# Work to do:
Reproduce exactly and only the lines running from the one with "place('boot_board', bootBoard(), 'board');" through the one with "for node in", both end lines included.

# Raw data:

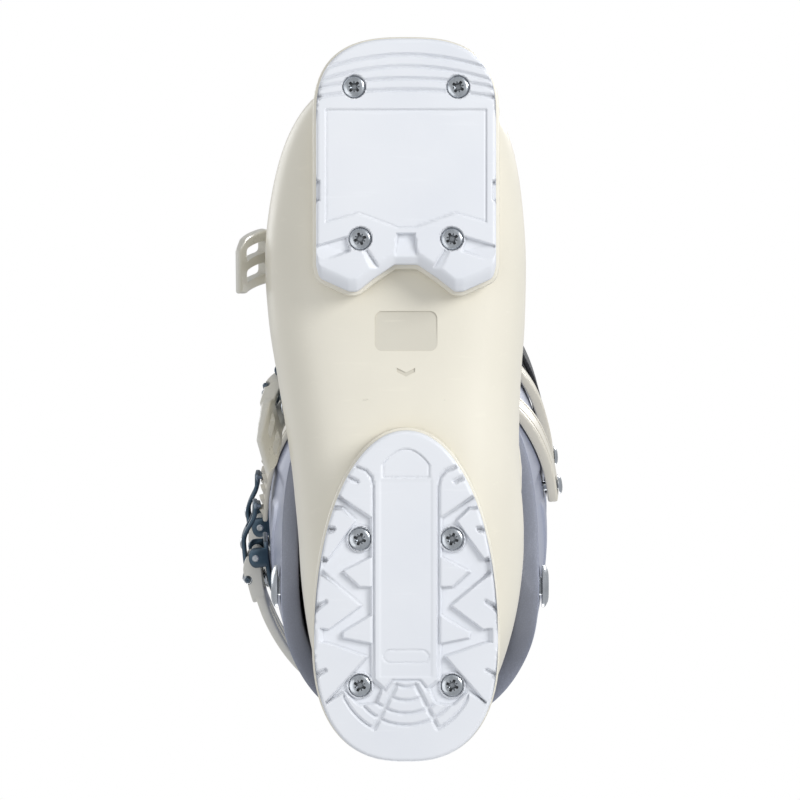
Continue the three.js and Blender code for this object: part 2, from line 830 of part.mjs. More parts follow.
// A strip with teeth where the hook can drop in, riveted down at its far end.
function ladder(buckle) {
  const { girth, ladderEnd } = buckle;
  const { end } = linkEnds(buckle);
  const start = girth.travel(end, -1.5 * toothPitch);
  const steps = Math.ceil((ladderEnd - start) / 7);
  const strip = girth.bar(start, ladderEnd, steps,
    (share) => [plateGap, plateGap + ladderPlate + ladderPad * smoothstep(share, 0.7, 0.85)],
    (share) => [-ladderHalfWidth - 2 * share, ladderHalfWidth + 2 * share],
    true);
  const teeth = [];
  for (let i = 0; i < toothCount; i += 1) {
    const middle = girth.travel(end, (i - 0.5) * toothPitch);
    teeth.push(girth.bar(girth.travel(middle, -1.3), girth.travel(middle, 1.3), 2,
      (share) => [plateGap + 1, plateGap + ladderPlate + (share === 0.5 ? toothHeight : 0.2)],
      () => [-ladderHalfWidth, ladderHalfWidth],
      true));
  }
  return cut(joined(strip, ...teeth), rivetHole(buckle, rivetPlaces(buckle).ladder));
}

for (const buckle of buckles) {
  const { name, girth, hinge } = buckle;
  const rivets = rivetPlaces(buckle);
  const pin = girth.point(hinge, hingeLift);
  place(`${name}_buckle_base`, buckleBase(buckle), 'link');
  place(`${name}_base_rivet`, rivet(buckle, rivets.base), 'steel');
  place(`${name}_lever`, lever(buckle), 'lever');
  place(`${name}_lever_pin`, girth.rod(pin, hingePinRadius, buckleHalfWidth + 0.8), 'steel');
  place(`${name}_link`, link(buckle), 'link');
  place(`${name}_ladder`, ladder(buckle), 'ladder');
  place(`${name}_ladder_rivet`, rivet(buckle, rivets.ladder), 'steel');
}

// ---------------------------------------------------------------- lower shell

const pivot = new THREE.Vector3(0, 78, 100).multiply(stretch);
const flexRange = 8;
const sideways = new THREE.Vector3(1, 0, 0);

// The half width of a surface beside a point that lies some way from the pivot.
function widthBeside(surface, side, ahead = 0, above = 0) {
  const caster = new THREE.Raycaster();
  const far = pivot.clone().add(new THREE.Vector3(side * 3 * forefootWidth, ahead, above));
  caster.set(far, new THREE.Vector3(-side, 0, 0));
  return Math.abs(caster.intersectObject(surface)[0].point.x);
}

// The flat face of the boss stays clear of the cuff all over, though the cuff narrows
// toward the heel.
function bossFace(side) {
  const widths = [];
  for (let angle = 0; angle < 2 * Math.PI; angle += Math.PI / 6) {
    const [ahead, above] = [Math.cos(angle), Math.sin(angle)];
    const reach = pivotBossRadius + 1;
    widths.push(widthBeside(cuffLining, side, reach * ahead, reach * above));
  }
  return Math.min(...widths) - softGap;
}

// The bolt head stands clear of the cuff where the cuff is widest under it.
function headSeat(side) {
  const widths = [];
  for (let angle = 0; angle < 2 * Math.PI; angle += Math.PI / 6) {
    const [ahead, above] = [Math.cos(angle), Math.sin(angle)];
    widths.push(widthBeside(cuffSurface, side, pivotHeadRadius * ahead, pivotHeadRadius * above));
  }
  return Math.max(...widths) + seatGap;
}

// A cylinder across the boot between two half widths on one side.
function pivotRod(side, inner, outer, radius, segments) {
  const middle = pivot.clone().setX((side * (inner + outer)) / 2);
  return rod(middle, sideways, radius, outer - inner, segments);
}

function pivotBoss(side) {
  return pivotRod(side, widthBeside(shellSurface, side) - shellWall, bossFace(side),
    pivotBossRadius, 18);
}

function pivotHole(side) {
  const inner = widthBeside(shellSurface, side) - 3 * shellWall;
  const outer = widthBeside(cuffSurface, side) + 3 * cuffWall;
  return pivotRod(side, inner, outer, pivotBoltRadius + pinGap, 20);
}

function pivotBolt(side) {
  const outer = headSeat(side);
  const inner = widthBeside(shellSurface, side) - shellWall + seatGap;
  const foot = pivot.clone().setX(side * inner);
  const length = outer - inner;
  const body = turned([
    [0, 0],
    [pivotBoltRadius, 0],
    [pivotBoltRadius, length],
    [pivotHeadRadius, length],
    [pivotHeadRadius * 0.8, length + pivotHeadHeight],
    [0, length + pivotHeadHeight],
  ], foot, new THREE.Vector3(side, 0, 0), 20);
  const socket = pivotRod(side, outer + 1, outer + 2 * pivotHeadHeight, 3, 6);
  return cut(body, socket);
}

// The shell's collar and the liner's parting follow an arc about the pivots, and a ray from
// the pivots over the instep, so that the liner's shaft can lean with the cuff.
const partingRadius = 60;
const collarBack = { behind: 32, height: 39, endHeight: 33 };
const footRay = 11;
const shaftRay = footRay + flexRange + 1;

function arc(radius, firstAngle, lastAngle) {
  const points = [];
  for (let i = 0; i <= outlineSteps; i += 1) {
    const angle = degToRad(lerp(firstAngle, lastAngle, i / outlineSteps));
    points.push([pivot.y + radius * Math.cos(angle), pivot.z + radius * Math.sin(angle)]);
  }
  return points;
}

function rayPoint(angle, reach) {
  const turn = degToRad(180 - angle);
  return [pivot.y + reach * Math.cos(turn), pivot.z + reach * Math.sin(turn)];
}

const huge = 4 * soleLength;

// Where the flaps of the shell and the cuff part: x, then the span along Y and Z.
const shellFlap = { x: 6, y: [-74, 20], z: [60, 160] };
const cuffFlap = { x: 8, y: [-120, 30], z: [60, 400] };

function flapGap({ x, y, z }) {
  return block(
    [x, y[0] * stretch.y, z[0] * stretch.z],
    [x + flapSlit, y[1] * stretch.y, z[1] * stretch.z],
  );
}

// Everything of the shell above its collar line, seen from the side.
function aboveShell() {
  return sideBlock([
    rayPoint(footRay, 2 * huge),
    ...arc(partingRadius, 180 - footRay, 72),
    [pivot.y + collarBack.behind, pivot.z + collarBack.height],
    [huge, pivot.z + collarBack.endHeight],
    [huge, 2 * huge],
    [-huge, 2 * huge],
  ]);
}

// The upright foot of the shell above a lug, so that a binding's jaw finds the whole ledge
// beside it open. It stays inside the lug's outline.
function ledgeWall(body, outline, lugHeight) {
  const top = lugHeight + clearAboveLedge;
  const wall = wasm.Manifold.extrude(body.slice(top), top - lugHeight + seatGap)
    .translate([0, 0, lugHeight - seatGap]);
  return wall.intersect(raised(outline, lugHeight - seatGap, top));
}

function lowerShell() {
  const body = cut(formSolid(0, shaftSection, shellOutside), aboveShell());
  const walls = [
    ledgeWall(body, toeOutline(), toeLugHeight),
    ledgeWall(body, heelOutline(), heelLugHeight),
  ];
  const toeBoss = raised(toeOutline(), toePlateThickness + seatGap, toeLugHeight);
  const heelBoss = raised(heelOutline(), heelPlateThickness + seatGap, heelLugHeight);
  const bosses = [-1, 1].map(pivotBoss);
  const cavity = formSolid(noseSection, shaftSection, shellInside);
  const screws = [
    ...screwPlaces(toeScrews).map((at) => screwHole(at, toeScrewLength + seatGap)),
    ...screwPlaces(heelScrews).map((at) => screwHole(at, heelScrewLength + seatGap)),
  ];
  const rivets = buckles.slice(0, 2).flatMap((buckle) =>
    Object.values(rivetPlaces(buckle)).map((spot) => rivetHole(buckle, spot)));
  return cut(
    joined(body, toeBoss, heelBoss, ...walls, ...bosses),
    cavity,
    flapGap(shellFlap),
    ...screws,
    ...[-1, 1].map(pivotHole),
    ...rivets,
  );
}

place('lower_shell', lowerShell(), 'shell');

// ---------------------------------------------------------------- cuff

// The cuff's edges seen from the side, as (y, z) points from front to back.
const cuffLowerEdge = [
  [-200, 123], [-20, 123], [8, 120], [40, 101], [62, 86], [78, 82], [94, 86], [112, 98],
  [200, 101],
];
const cuffUpperEdge = [[-200, 258], [-30, 260], [20, 268], [60, 282], [100, 291], [200, 291]];

function cuff() {
  const body = cut(
    formSolid(ankleSection - 2, lastSection, cuffOutside),
    formSolid(ankleSection - 3, lastSection, cuffInside),
  );
  const below = sideBlock([...scaled(cuffLowerEdge), [huge, -huge], [-huge, -huge]]);
  const over = sideBlock([...scaled(cuffUpperEdge), [huge, 2 * huge], [-huge, 2 * huge]]);
  const rivets = buckles.slice(2).flatMap((buckle) =>
    Object.values(rivetPlaces(buckle)).map((spot) => rivetHole(buckle, spot)));
  const strapHoles = Object.values(strapRivets).map(strapHole);
  return cut(body, below, over, flapGap(cuffFlap), ...[-1, 1].map(pivotHole), ...rivets, ...strapHoles);
}

place('cuff', cuff(), 'cuff');
place('pivot_bolt_lateral', pivotBolt(-1), 'steel');
place('pivot_bolt_medial', pivotBolt(1), 'steel');

// ---------------------------------------------------------------- boot board and liner

const archHeight = 18;
const floorHeight = archHeight * stretch.z + shellFloor;
const boardTop = floorHeight + boardThickness;
const linerSole = 5;

function above(height) {
  return block([-huge, -huge, height], [huge, huge, huge]);
}

function bootBoard() {
  const growAt = (at) => {
    const { back, front, side, cuff: share } = shellInside(at);
    return { back: back - softGap, front: front - softGap, side: side - softGap, cuff: share };
  };
  return formSolid(noseSection, ankleSection + 3, growAt).subtract(above(boardTop));
}

function footRegion() {
  return sideBlock([
    [huge, -huge],
    [huge, pivot.z],
    ...arc(partingRadius, 0, 180 - footRay),
    rayPoint(footRay, huge),
    [-huge, -huge],
  ]);
}

function shaftRegion() {
  return sideBlock([
    [huge, pivot.z],
    [huge, huge],
    [-huge, huge],
    rayPoint(shaftRay, 2 * huge),
    ...arc(partingRadius + softGap, 180 - shaftRay, 0),
  ]);
}

function tongueRegion(halfWidth) {
  return block([-halfWidth, -huge, 0], [halfWidth, pivot.y - tongueReach * stretch.y, huge]);
}

function linerShell() {
  const hollow = formSolid(1, lastSection, linerInside, linerSegments)
    .intersect(above(boardTop + softGap + linerSole));
  return formSolid(noseSection, lastSection, linerOutside)
    .intersect(above(boardTop + softGap))
    .subtract(hollow);
}

function belowTop(points) {
  return sideBlock([...scaled(points), [huge, -huge], [-huge, -huge]]);
}

const linerTop = [[-200, 282], [-30, 284], [40, 296], [90, 312], [200, 312]];
const tongueTop = [[-200, 316], [-50, 312], [0, 306], [200, 304]];
const wholeLiner = linerShell();

place('boot_board', bootBoard(), 'board');
place('liner_foot', wholeLiner.intersect(footRegion()), 'liner');
place('liner_shaft', wholeLiner
  .intersect(shaftRegion())
  .intersect(belowTop(linerTop))
  .subtract(tongueRegion(tongueHalfWidth + softGap)), 'liner');
place('liner_tongue', wholeLiner
  .intersect(shaftRegion())
  .intersect(belowTop(tongueTop))
  .intersect(tongueRegion(tongueHalfWidth)), 'tongue');

// ---------------------------------------------------------------- power strap

function strapRivet(angle) {
  const spot = strapGirth.point(angle, 0, strapDrop, true);
  const headBase = strapGap + strapThickness + softGap;
  return rivetThrough(spot, strapGirth.normal(angle), headBase, cuffWall);
}

function strapHole(angle) {
  const middle = strapGirth.point(angle, 0, strapDrop, true);
  return rod(middle, strapGirth.normal(angle), rivetRadius + pinGap, 4 * cuffWall, 10);
}

function powerStrap() {
  const lift = [strapGap, strapGap + strapThickness];
  const holes = Object.values(strapRivets).map(strapHole);
  return cut(strapGirth.band(strapChord, lift, strapHalfWidth), ...holes);
}

place('power_strap', powerStrap(), 'strap');
for (const [side, angle] of Object.entries(strapRivets)) {
  place(`strap_rivet_${side}`, strapRivet(angle), 'steel');
}

export default boot;
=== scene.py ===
"""Looks of the alpine ski boot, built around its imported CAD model.

Lengths in the code are millimetres and become metres when a mesh is made. +Z is up, the toe
points to -Y, -X is the lateral side and +X the medial side.
"""

import math

import bmesh
import bpy
import numpy as np
from mathutils import Matrix, Vector
from mathutils.bvhtree import BVHTree
from mathutils.kdtree import KDTree


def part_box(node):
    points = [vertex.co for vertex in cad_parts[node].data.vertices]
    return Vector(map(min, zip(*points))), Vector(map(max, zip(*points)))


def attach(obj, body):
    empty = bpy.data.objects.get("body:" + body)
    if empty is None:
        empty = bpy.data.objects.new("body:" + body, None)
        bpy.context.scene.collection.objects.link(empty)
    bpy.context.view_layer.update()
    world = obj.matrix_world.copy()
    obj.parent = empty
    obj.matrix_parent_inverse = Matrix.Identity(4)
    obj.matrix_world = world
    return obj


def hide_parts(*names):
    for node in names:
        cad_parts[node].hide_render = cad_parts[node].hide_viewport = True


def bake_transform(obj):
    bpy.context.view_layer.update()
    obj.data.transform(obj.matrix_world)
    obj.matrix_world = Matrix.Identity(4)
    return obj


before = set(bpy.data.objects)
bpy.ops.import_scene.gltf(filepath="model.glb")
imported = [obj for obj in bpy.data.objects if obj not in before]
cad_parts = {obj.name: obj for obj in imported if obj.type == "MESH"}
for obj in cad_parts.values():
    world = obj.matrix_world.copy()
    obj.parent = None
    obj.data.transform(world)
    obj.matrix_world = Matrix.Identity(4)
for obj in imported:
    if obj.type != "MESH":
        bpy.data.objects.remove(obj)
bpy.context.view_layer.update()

MM = 0.001
scene = bpy.context.scene

# ------------------------------------------------------------------ sizes shared with the CAD

SOLE_LENGTH = 285
TOE_END, HEEL_END = -SOLE_LENGTH / 2, SOLE_LENGTH / 2
TOE_PLATE = {"width": 71, "thickness": 12, "nose": 32.5, "lug": 19, "margin": 1.6,
             "foot_top": 38, "foot_sections": (0.0, 4.2)}
HEEL_PLATE = {"width": 72.5, "length": 130.5, "thickness": 14, "widest": 0.37, "lug": 30,
              "margin": 1.2, "foot_top": 50, "foot_sections": (7.0, 10.95)}
FOOT_INSET = 0.8

SHELL_WALL = 4.5
SHELL_FLOOR = 9
CUFF_WALL = 4.5
CUFF_GAP_BACK = 4.6
CUFF_GAP_FRONT = 7
BOARD_TOP = 35
LINER_WALL = 7
LINER_SOLE = 5
SEAT_GAP, SOFT_GAP, PLATE_GAP, STRAP_GAP = 0.3, 0.6, 0.5, 0.9

PIVOT = (78, 100)
PIVOT_HEAD_RADIUS = 9
PARTING_RADIUS = 60
PARTING_END = 72
# The shell's rim rises a little more over the instep than in the CAD, so no gap shows under the
# cuff in front, and stays lower at the heel, where the cuff comes down as it flexes.
FOOT_RAY = 14.4
HEEL_RIM_HEIGHT = 36

SCREW_HEAD = 4.25
TOE_SCREWS = ((20.5, TOE_END + 19.1), (18.1, TOE_END + 79))
HEEL_SCREWS = ((18.2, HEEL_END - 87.7), (18.2, HEEL_END - 30))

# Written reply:
place('boot_board', bootBoard(), 'board');
place('liner_foot', wholeLiner.intersect(footRegion()), 'liner');
place('liner_shaft', wholeLiner
  .intersect(shaftRegion())
  .intersect(belowTop(linerTop))
  .subtract(tongueRegion(tongueHalfWidth + softGap)), 'liner');
place('liner_tongue', wholeLiner
  .intersect(shaftRegion())
  .intersect(belowTop(tongueTop))
  .intersect(tongueRegion(tongueHalfWidth)), 'tongue');

// ---------------------------------------------------------------- power strap

function strapRivet(angle) {
  const spot = strapGirth.point(angle, 0, strapDrop, true);
  const headBase = strapGap + strapThickness + softGap;
  return rivetThrough(spot, strapGirth.normal(angle), headBase, cuffWall);
}

function strapHole(angle) {
  const middle = strapGirth.point(angle, 0, strapDrop, true);
  return rod(middle, strapGirth.normal(angle), rivetRadius + pinGap, 4 * cuffWall, 10);
}

function powerStrap() {
  const lift = [strapGap, strapGap + strapThickness];
  const holes = Object.values(strapRivets).map(strapHole);
  return cut(strapGirth.band(strapChord, lift, strapHalfWidth), ...holes);
}

place('power_strap', powerStrap(), 'strap');
for (const [side, angle] of Object.entries(strapRivets)) {
  place(`strap_rivet_${side}`, strapRivet(angle), 'steel');
}

export default boot;
=== scene.py ===
"""Looks of the alpine ski boot, built around its imported CAD model.

Lengths in the code are millimetres and become metres when a mesh is made. +Z is up, the toe
points to -Y, -X is the lateral side and +X the medial side.
"""

import math

import bmesh
import bpy
import numpy as np
from mathutils import Matrix, Vector
from mathutils.bvhtree import BVHTree
from mathutils.kdtree import KDTree


def part_box(node):
    points = [vertex.co for vertex in cad_parts[node].data.vertices]
    return Vector(map(min, zip(*points))), Vector(map(max, zip(*points)))


def attach(obj, body):
    empty = bpy.data.objects.get("body:" + body)
    if empty is None:
        empty = bpy.data.objects.new("body:" + body, None)
        bpy.context.scene.collection.objects.link(empty)
    bpy.context.view_layer.update()
    world = obj.matrix_world.copy()
    obj.parent = empty
    obj.matrix_parent_inverse = Matrix.Identity(4)
    obj.matrix_world = world
    return obj


def hide_parts(*names):
    for node in names:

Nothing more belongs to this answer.